Today we drove out to the MOHM organization, where we've been this week, to work with the women. There is a group of women who are a part of Fount of Mercy's program, Sewing Hope. They congregate mostly on Saturdays to sew clothing for the children of MOHM, and several other organizations. These women are amazing. They are strong, fun, loving, powerful women, with a vivacious love for life! We worked on breathing exercises and some yoga movements today, which was most certainly 'out-of-the-box' for these women. The idea behind the 2 hour work class was for the women to feel empowerment with their bodies by strengthening them with breath. Because their culture is to kneel when serving food or water to men, I was contemplating whether or not to ask the women to lie on their backs and breath. It turned out, after much laughing, giggling, and embarrassment, they finally relaxed enough to lie down and breath on their backs. I went around to each woman to straighten her spine and relax her shoulders; one woman even asked me to work on her legs. Now, I realize this may seem like my work is extending beyond music, but in reality, to relax and breath is the very first step to a full, free, and resonant voice. My primary goal was to help them breathing deeply and connecting to their bodies. After the exercise, the women sat up and were conversing. Julius told me later that they were saying their lower backs no longer ached and that they wanted to do this together every day.
Amazing. In America, we often (or the kids that I teach often) don't want to try new things. If it is something that scares us or pushes our envelopes, we opt-out.
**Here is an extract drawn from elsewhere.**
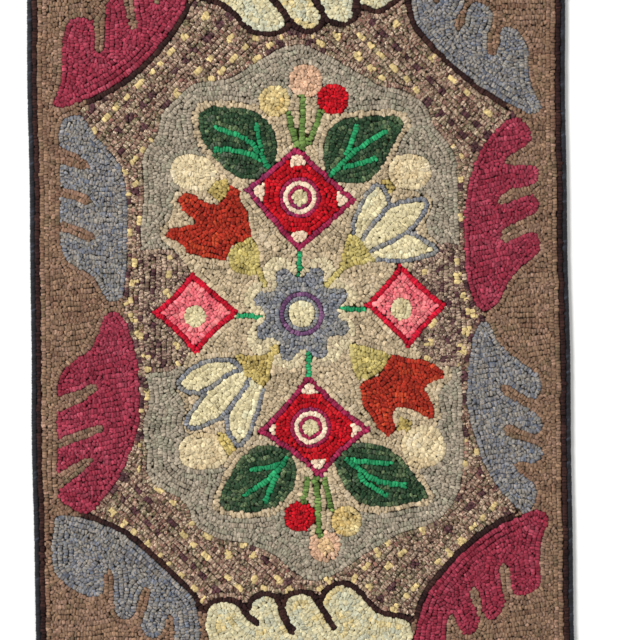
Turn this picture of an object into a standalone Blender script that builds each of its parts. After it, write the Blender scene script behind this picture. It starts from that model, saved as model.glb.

These women are different- they tried YOGA!? and continued past the point of their optimum comfort to lie on the ground and they surprised themselves by not only enjoying the experience, but bettering their bodies! I couldn't have been more happy- they are so appreciative of every single thing someone does for them. And when Julius tells me that the women have brought local drummers to dance and sing for us as a 'Thank You' for our work, he follows up the translation by telling me that they would like me to dance with them.
For me to dance with these incredible women with hips from the Gods is slightly intimidating! But I decide to push my envelope and accept. Everything begins so quickly around me that I feel swung into motion. The drums begin, the eldest woman in the group ties her sheer, jeweled scarf around my hips (a tradition of the dancers so they can watch their hips move!) and I spend the next 45 minutes trying my best to move in the way the woman and girls around me are moving!! It's incredible. The dancing celebration begins with the women of the group and children from MOHM, and ends with most of the local villagers traveling to the sound of the drums to join in the party, A local woman I've never met comes into the dancing circle to show me a new move, and then she studies me and takes a move I am (subconsciously) doing with my shoulders. We laugh and clap and celebrate together ...for life?...for the ability to dance and sing? I'm not quite sure, I just know that I love this kind of celebration.
Yesterday the kids that write in english wrote their names all over my hands and arms asking me 'not to forget them'. Today the woman I have danced with take my hand afterwards and ask me to please travel safely, send love to my family, and please don't forget them'. They teach me to say 'Thank you very much' in their local language- which is mostly Lugandan, with a mixture of several other influences- Weebalenyi [Wee-ba-lon-jee].
I say it back to them over and over as I absorb their spirits into my hands.
Julius tells me that the children really love me, and all I can do is cry because in all of my life experiences, I have never been more submerged in such strong, beautiful energy.